An answer to that question certainly is above my intellectual pay grade! But I can draw on my experience of Sacred Intimacy for some inspiration. Sharing orgasm with another is one of the most profound of human experiences we can have – and this need not have anything to do with a married partner. Am I trying to say we need to reach for an SI experience every time we have orgasm. Hell no, that would be like living in a monastery – only without the sex (oopps). Even though I have been writing about SI, it is only one part of our sexual vocabulary. As the song says, sometimes a wank is just a wank – or something like that. Creating a space for SI is about intentionality and consciously connecting with  your partner to create a magical experience. If this happens in the framework of marriage, great; if not, so be it. Love brings people together, and love is not just about romance. Sure, that is a particular kind of love, but just as valuable is the love that two buddies can express for each other by being totally physical and sexual with each other. If you and your buddy’s flutes want to play in unison, let them spew forth. Dance to the rhythm of eros even if it takes us outside of the models we are used to, and this is at the heart of what I think Sex at Dawn is about.

Fairyland

We are surrounded by magic, yet for the most part do not see it. Maybe this has to do with our attention being diverted by so many other of life’s daily necessities.  A couple of days ago, a visit to see my friend Steve brought me back into a magical dimension. A nomad by choice, Steve follows an inner path as he roams the world. At the moment, he is house sitting for friends of his, a gay couple who have created an enchanted spot nestled in the mountains of Vermont. Entering into their property was like stepping into a scene out of Hänsel and Gretel, only without the evil witch. Their home, three separate structures really, sits atop a small hill in a wooded area. The front and back porches of the main house use tree trunks for posts. From the back porch, there is an uninterrupted view of a spectacular mountain scene. But wait, there is something even more wonderful. As you gaze out at the mountains from inside the porch, you quickly realize that the view is framed by vines trained in a circle. It’s like the camera shutter effect found at the beginning or ending of cartoons. If I had used my head, I would have taken photos which would have shown this effect better than my lame attempts at describing it. Needless to say, the impact was one of pure magic. Were this the single aspect of the property to have such a quality, it would have been sufficient. But no, it was but one part of an entire setting that was completely beguiling. Being in this little compound set atop and along a sloping hillside was like being in a fairy village – a place of the little people, something that Icelanders instinctively understand. The biggest surprise of all came from the earth, from nature. At the bottom of the gently rolling hill, there was a dramatic drop-off into a very deep gorge. At one end was a grotto framed by massive granite rocks with a waterfall that tumbled into a stream at the bottom. This was definitely a land fit for fairies.

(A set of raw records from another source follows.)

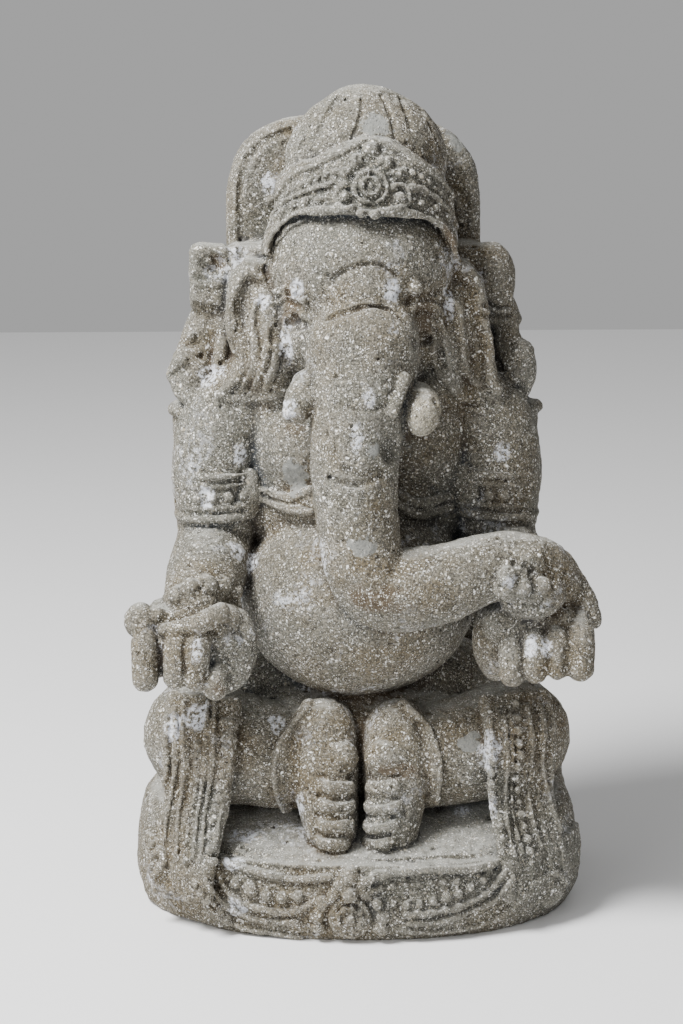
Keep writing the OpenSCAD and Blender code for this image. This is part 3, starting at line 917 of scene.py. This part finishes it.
def detail_sashes():
    """Cords, beaded edges and furrows down both hanging ends."""
    lay, row = partial(cord, "right_sash"), partial(beads, "right_sash")
    for line in (
        [(-140, 216), (-141, 194), (-142, 167), (-146, 140), (-150, 117), (-152, 96), (-154, 80)],
        [(-147, 216), (-147, 193), (-149, 166), (-153, 139), (-157, 116), (-160, 95), (-162, 79)],
        [(-170, 213), (-171, 190), (-170, 167), (-172, 135), (-176, 113), (-177, 91), (-178, 73)],
        [(-179, 209), (-178, 189), (-178, 162), (-182, 133), (-187, 111), (-189, 88)],
    ):
        lay(line, 3.0, 1.6)
    lay([(-125, 203), (-125, 181), (-128, 156), (-132, 132), (-137, 109),
        (-141, 88)], 3.4, 0.6, blend=3)
    row([(-130, 202), (-130, 179), (-133, 153), (-136, 132), (-143, 112), (-145, 90),
        (-142, 78)], 5.2, 12, 2)
    row([(-156, 180), (-156, 157), (-159, 134), (-165, 112), (-168, 90),
        (-169, 74)], 3.6, 8.5, 1.5)
    row([(-187, 201), (-187, 177), (-187, 150), (-196, 105)], 3.4, 8, 1.5)
    groove([(-163, 188), (-163, 165), (-165, 143), (-169, 121)], 3)
    lay, row = partial(cord, "left_sash"), partial(beads, "left_sash")
    for line in (
        [(138, 204), (140, 177), (139, 151), (138, 125), (140, 101), (145, 79)],
        [(144, 207), (145, 183), (144, 155), (144, 126), (148, 100), (153, 80)],
        [(161, 210), (164, 188), (164, 156), (161, 133), (165, 106), (172, 82)],
        [(176, 209), (178, 182), (176, 154), (181, 129), (188, 105), (194, 91)],
    ):
        lay(line, 3.0, 1.6)
    row([(126, 188), (125, 164), (125, 142), (125, 122)], 5, 11.5, 1, 2)
    row([(150, 213), (151, 191), (152, 167), (149, 149), (151, 126), (156, 103),
        (161, 80)], 4.8, 11, 2)
    row([(132, 106), (134, 90), (128, 73)], 4.6, 11, 2)
    groove([(129, 203), (130, 177), (130, 149), (131, 123)], 2.4)
    groove([(171, 208), (172, 182), (171, 154), (173, 129)], 2.4)


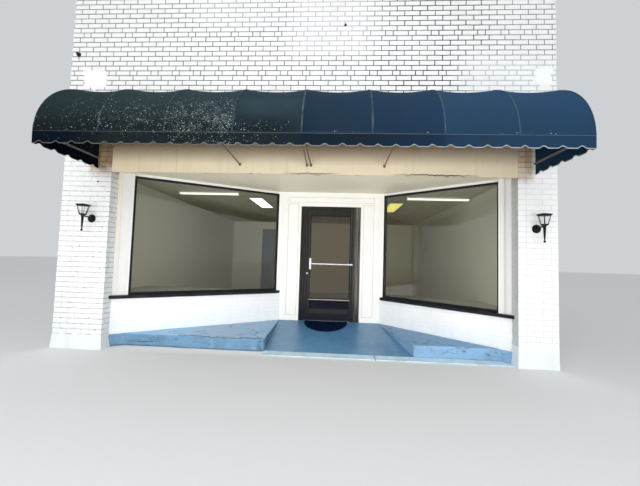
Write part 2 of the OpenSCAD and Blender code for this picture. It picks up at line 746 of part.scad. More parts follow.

This visit got me to thinking about sacred intimacy and how connectedness to the erotic permeates all aspects of our lives. In some way that I cannot quite understand, the connectedness to the dance of eros increases the incidence of serendipity in our lives. But, what is it that allows some people to find those golden nuggets, those OMG moments,  beneath their feet while others simply walk by unaware? Somehow I think it is tied to Eros because it is about connection with a universal life force, with an energy that opens our senses to really see, touch, feel, taste, and hear all that is around us. Is this limited to gay people? Not at all. But I do think we bring a special energy to the world when we are fully and sensually connected. This certainly impacts the spaces we create for ourselves because these are spaces where we let the energy flow. Whether this be a whole compound such as the one I visited, within the walls of one room, or between partners, we imbue these spaces with magic – even down to the dust (well, maybe that is going too far, but you get the picture).

This is the stuff of Sacred Intimacy as I like to think of it. It’s not very complex really, for it is about intentionality and the opening of ourselves to awareness, to eros, to its dance, and to our entering into its rhythm. Caught up in its flow is everything we touch from deeply intimate connection with a partner to outwardly creating an environment that becomes enchanted space. As we dance, we fine tune our sense of being in this space, of being creative, and thus of opening ourselves to serendipity – to magic. This is fairy power!! It is among the most powerful of forces in the universe because it is about love and healing. It is about cultivating an environment of positive energy and connectedness with others and with life in all of its forms.